Executive recommendations for manufacturing leaders
For CIOs and CTOs, the first recommendation is to treat manufacturing ERP API architecture as a strategic operating model, not an integration backlog. The architecture should be aligned to business capabilities, plant network complexity, supplier collaboration maturity, and finance control requirements. That framing changes investment decisions from isolated interface funding to enterprise interoperability planning.
Second, prioritize workflows where disconnected systems create measurable cost or risk. Typical starting points include supplier ASN to goods receipt synchronization, inventory movement to financial posting, quality hold propagation, and intercompany plant transfer visibility. These use cases often deliver clear ROI through reduced manual intervention, faster exception resolution, lower expedite costs, and more reliable close processes.

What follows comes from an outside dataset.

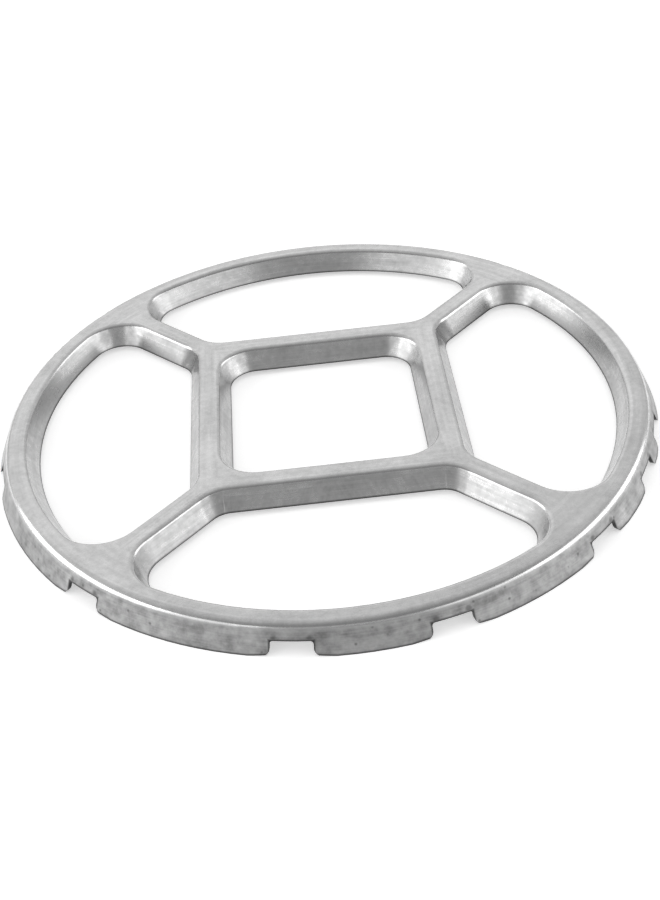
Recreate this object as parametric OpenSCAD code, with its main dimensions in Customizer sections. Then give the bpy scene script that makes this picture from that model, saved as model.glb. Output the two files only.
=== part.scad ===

Third, build a modernization roadmap that balances quick wins with architectural discipline. Reusable APIs, event contracts, observability standards, and orchestration patterns should be established early, even if initial deployments target only a few plants or suppliers. This prevents local optimization from becoming future enterprise debt. Over time, the organization gains a scalable platform for connected operations, cloud ERP modernization, and cross-platform orchestration.